A contrarian crypto investor is an individual or entity that actively positions themselves against dominant market sentiment. This approach typically involves purchasing assets during market pessimism (when valuations are depressed) and selling during periods of excessive optimism (when valuations are inflated beyond sustainable fundamentals).

The theoretical foundation of contrarian investing is based on the assumption that market participants tend to overreact to both positive and negative stimuli, creating mispriced opportunities.

2. Rationale for Contrarian Behavior

2.1 Behavioral Finance Perspective

Behavioral finance research identifies cognitive biases such as:

  • Herding — the tendency to follow the majority, often without independent analysis.
  • Loss aversion — the tendency to overreact to negative events to avoid further loss.
  • Overconfidence bias — the tendency to overestimate one’s ability to predict market outcomes during bullish conditions.

Contrarians view these biases as sources of market inefficiency.

2.2 Market Microstructure Considerations

In crypto markets, thin order books, high leverage, and speculative trading exacerbate volatility. Contrarians exploit liquidity imbalances caused by crowd behavior, entering positions when supply-demand dynamics are distorted.

3. Methodology and Tactics in Contrarian Crypto Investing

3.1 Asset Selection

Contrarian investors conduct fundamental analysis to identify assets with robust technological foundations, active development teams, and demonstrable use cases.

3.2 Entry and Exit Timing

  • Accumulation Phase: Purchasing assets during bear markets, regulatory uncertainty, or adverse sentiment events.
  • Distribution Phase: Selling into market euphoria, particularly during parabolic rallies.

3.3 Risk Management

Risk is mitigated through portfolio diversification, staggered position entry/exit, and the use of stop-loss orders.

4. Benefits and Risks

Potential Benefits:

  • Acquisition of undervalued assets with high upside potential.
  • Enhanced return potential in highly volatile environments.

Risks:

  • Extended drawdowns if the contrarian thesis is incorrect.
  • Capital lock-up during prolonged bear markets.

5. Case Example

Following a 70% drawdown in Bitcoin’s market price, general sentiment often turns negative, and retail participation declines. A contrarian investor, after validating Bitcoin’s network metrics and development activity, may enter positions during this phase. Upon recovery to or beyond previous highs, capital is redeployed or profits realized.

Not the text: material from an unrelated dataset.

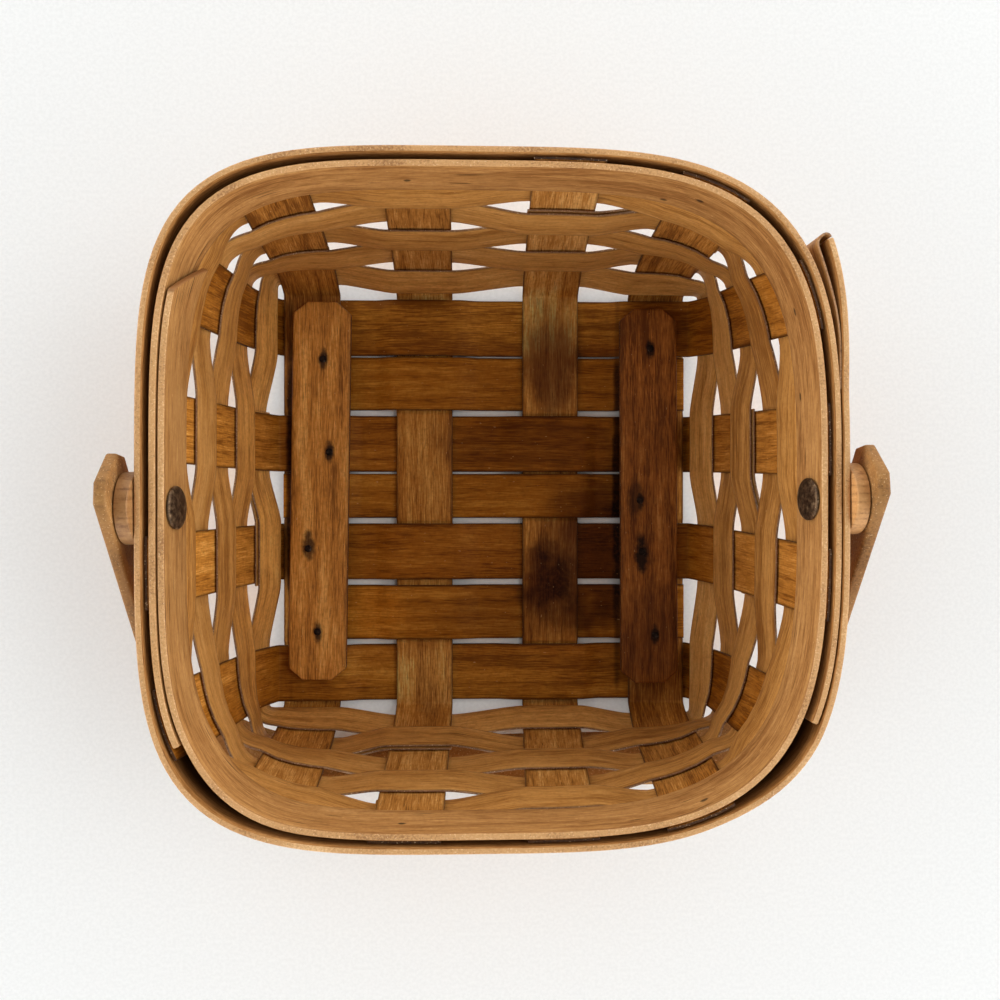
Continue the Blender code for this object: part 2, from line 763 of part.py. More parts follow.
def spacer_shape():
    """Wooden disc between the rim and the handle's arm; its inner face lies on the rim."""
    bore = RIVET_RADIUS + BORE_CLEARANCE
    start = rim_face() + FIT_GAP
    end = spacer_face()
    shape = turned(
        [
            (start, bore), (start, SPACER_RADIUS), (end - SPACER_BEVEL, SPACER_RADIUS),
            (end, SPACER_RADIUS - SPACER_BEVEL), (end, bore),
        ],
        TURN_SEGMENTS,
    )
    lean_with_band(shape, start + SPACER_BEVEL)
    return shape


def rivet_shape(side):
    """Domed head inside the rim, shank, and the peened end outside the washer."""
    under_head = inner_face(side) - FIT_GAP
    washer_face = arm_face() + HANDLE_THICKNESS + 2 * FIT_GAP + WASHER_THICKNESS
    tail = washer_face + FIT_GAP
    tail_height_share, tail_radius_share = RIVET_TAIL_DOME_SHARES
    dome = [
        (under_head - RIVET_HEAD_HEIGHT * math.cos(turn), RIVET_HEAD_RADIUS * math.sin(turn))
        for turn in RIVET_DOME_TURNS
    ]
    shape = turned(
        [(under_head - RIVET_HEAD_HEIGHT, 0)] + dome + [
            (under_head, RIVET_HEAD_RADIUS), (under_head, RIVET_RADIUS), (tail, RIVET_RADIUS),
            (tail, RIVET_TAIL_RADIUS),
            (tail + RIVET_TAIL_HEIGHT * tail_height_share, RIVET_TAIL_RADIUS * tail_radius_share),
            (tail + RIVET_TAIL_HEIGHT, 0),
        ],
        TURN_SEGMENTS,
    )
    lean_with_band(shape, under_head + FIT_GAP)
    return shape


def washer_shape():
    """Steel washer between the handle's arm and the rivet's peened end."""
    start = arm_face() + HANDLE_THICKNESS + FIT_GAP
    end = start + WASHER_THICKNESS
    bore = RIVET_RADIUS + BORE_CLEARANCE
    return turned(
        [(start, bore), (start, WASHER_RADIUS), (end, WASHER_RADIUS * WASHER_EDGE_SHARE), (end, bore)],
        TURN_SEGMENTS,
    )


def handle_reach():
    """Reach of the hoop from its pivots, and the angle that it hangs below level at rest.

    The grip's lowest corner hangs just off the table, at a set distance out from the weave.
    """
    half = HANDLE_WIDTH / 2
    fall = PIVOT_HEIGHT - HANDLE_TABLE_CLEARANCE
    weave_face = wall_half(WEAVER_BASE + WEAVER_RISES[0]) + WEAVER_OFFSET + WEAVER_THICKNESS / 2
    level_reach = weave_face + HANDLE_STANDOFF
    reach = math.sqrt(fall ** 2 + level_reach ** 2 - half ** 2)
    return reach, math.atan2(fall, level_reach) - math.atan2(half, reach)


def handle_shape():
    """One strip bent to a hoop, upright over its hinge line."""
    reach = handle_reach()[0]
    middle = HANDLE_THICKNESS / 2
    side = arm_face() + middle
    bend = HANDLE_BEND - middle
    half = HANDLE_WIDTH / 2
    straight_top = reach - HANDLE_BEND
    path = [
        (side, -HANDLE_TAIL, 0.0, HANDLE_TAIL_CLIP), (side, HANDLE_TAIL_CLIP - HANDLE_TAIL, 0.0, 0.0),
        (side, HANDLE_TAIL, 0.0, 0.0),
    ]
    for step in range(HANDLE_BEND_STEPS + 1):
        turn = math.pi / 2 * step / HANDLE_BEND_STEPS
        path.append((
            side - bend + bend * math.cos(turn), straight_top + bend * math.sin(turn), turn, 0.0,
        ))
    mirrored = [(-x, z, math.pi - turn, clip) for x, z, turn, clip in reversed(path)]
    rings = []
    for x, z, turn, clip in path + mirrored:
        face = Vector((math.cos(turn), 0, math.sin(turn)))
        spot = Vector((x, 0, z))
        across = [spot + Vector((0, edge * (half - clip), 0)) for edge in (-1, 1)]
        rings.append(strip_ring(across, face, HANDLE_THICKNESS))
    return sweep(rings)


def bore_shape(side):
    """Cutter for the rivet's hole through the rim bands or through the handle's arm."""
    start = inner_face(side) - CUT_OVERRUN
    end = arm_face() + HANDLE_THICKNESS + CUT_OVERRUN
    shape = bmesh.new()
    bmesh.ops.create_cone(
        shape, cap_ends=True, segments=TURN_SEGMENTS, depth=end - start,
        radius1=RIVET_RADIUS + BORE_CLEARANCE, radius2=RIVET_RADIUS + BORE_CLEARANCE,
        matrix=Matrix.Translation(Vector(((start + end) / 2, 0, 0))) @ Matrix.Rotation(math.pi / 2, 4, "Y"),
    )
    return shape


def make_pivot_pieces(pivot, wood, bronze, steel):
    """Spacer, rivet and washer on both sides, and the cutters for the rivets' holes."""
    cutters = []
    for side, name in ((-1, "left"), (1, "right")):
        pieces = (
            add_object(f"spacer_{name}", spacer_shape(), wood, smooth=True),
            add_object(f"rivet_{name}", rivet_shape(side), bronze, smooth=True),
            add_object(f"washer_{name}", washer_shape(), steel, smooth=True),
        )
        cutter = add_object(f"{name}_bore", bore_shape(side), wood)
        for piece in pieces + (cutter,):
            place_on_pivot(piece, side, pivot)
        cutters.append(cutter)
    return cutters


def main():
    clear_scene()
    splint_wood = make_material("splint_wood", SPLINT_COLOUR, WOOD_ROUGHNESS)
    weaver_wood = make_material("weaver_wood", WEAVER_COLOUR, WOOD_ROUGHNESS)
    rim_wood = make_material("rim_wood", RIM_COLOUR, WOOD_ROUGHNESS)
    slat_wood = make_material("slat_wood", SLAT_COLOUR, WOOD_ROUGHNESS)
    handle_wood = make_material("handle_wood", HANDLE_COLOUR, WOOD_ROUGHNESS)
    spacer_wood = make_material("spacer_wood", SPACER_COLOUR, WOOD_ROUGHNESS)
    rivet_bronze = make_material("rivet_bronze", RIVET_COLOUR, METAL_ROUGHNESS, 1.0)
    iron = make_material("iron", IRON_COLOUR, METAL_ROUGHNESS, 1.0)

    stakes = make_stakes()
    cross_splints = make_cross_splints(stakes, splint_wood)
    row_splints = make_row_splints(stakes, splint_wood)
    fillers = make_fillers(splint_wood)
    weavers = make_weavers(stakes, weaver_wood)
    rims = make_rims(rim_wood)
    for piece in cross_splints + row_splints + fillers + weavers + rims:
        piece.location.x = BODY_SHIFT

    slats = make_slats(slat_wood)
    brad_cutters = make_brads(slats, iron)
    nailed_crosses = (cross_splints[0], cross_splints[-1])
    for slat, cross, cutter in zip(slats, nailed_crosses, brad_cutters):
        for piece in [slat, cross] + row_splints + fillers:
            cut_from(piece, cutter)

    skew = math.atan2(PIVOT_SKEW, 2 * arm_face())
    pivot = add_empty("hinge_line", (0, PIVOT_OFFSET, PIVOT_HEIGHT), skew)
    bores = make_pivot_pieces(pivot, spacer_wood, rivet_bronze, iron)
    reach, hang = handle_reach()
    handle = add_object("handle", handle_shape(), handle_wood)
    handle.parent = pivot
    handle.rotation_euler.x = math.pi / 2 + hang
    for piece in rims + [handle]:
        for bore in bores:
            cut_from(piece, bore)
    for cutter in brad_cutters + bores:
        hide_cutter(cutter)
    print("floor half", FLOOR_HALF, "base half", BASE_HALF, "rim top", RIM_TOP, "pivot", PIVOT_HEIGHT)
    print("handle reach", reach, "hangs", math.degrees(hang), "skew", math.degrees(skew))


main()
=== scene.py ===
"""The looks of a square berry basket woven from wood splints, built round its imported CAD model."""

# %% [markdown]
# # A woven berry basket, seen from above
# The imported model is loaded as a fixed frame. Every strip of wood is then made again with a fine,
# round-edged mesh of its own that follows the same sizes, and finished with procedural wood.

# %% Load the frame
import math

import bmesh
import bpy
from mathutils import Matrix, Vector, noise


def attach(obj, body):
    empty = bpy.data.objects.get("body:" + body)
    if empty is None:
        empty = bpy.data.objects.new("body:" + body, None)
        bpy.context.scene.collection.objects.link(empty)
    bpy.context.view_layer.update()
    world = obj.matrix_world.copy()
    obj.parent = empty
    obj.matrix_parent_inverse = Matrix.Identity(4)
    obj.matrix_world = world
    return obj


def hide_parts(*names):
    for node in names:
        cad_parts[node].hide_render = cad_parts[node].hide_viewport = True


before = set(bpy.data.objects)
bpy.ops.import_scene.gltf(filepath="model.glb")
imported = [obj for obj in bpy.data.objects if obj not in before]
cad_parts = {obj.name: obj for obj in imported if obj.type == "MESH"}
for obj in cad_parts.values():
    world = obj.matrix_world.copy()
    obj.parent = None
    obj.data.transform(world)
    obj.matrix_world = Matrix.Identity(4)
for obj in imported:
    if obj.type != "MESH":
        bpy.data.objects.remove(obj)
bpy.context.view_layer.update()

# %% [markdown]
# # The basket's sizes
# A real basket like this starts from stock splints three quarters of an inch wide. The floor
# follows from their width and spacing, and the walls flare out from the floor to the rim. The same
# few numbers are written here as in the CAD, so that each strip lies where its solid does.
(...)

At BigWorld, we approach contrarian investing as both a financial and sociocultural phenomenon within Web3. Our mission to lower entry barriers and create culturally resonant digital assets aligns with the contrarian ethos — identifying value where others see uncertainty. By equipping users with data-driven insights and educational frameworks, we aim to empower informed, independent decision-making in the cryptocurrency market.

6. Final Words

Contrarian investing in cryptocurrency markets leverages behavioral inefficiencies and sentiment extremes to identify mispriced assets. While the strategy carries inherent risk, it can yield substantial returns for disciplined practitioners. As market structures mature, the role of informed contrarians will remain pivotal in balancing sentiment-driven mispricing with fundamental valuation.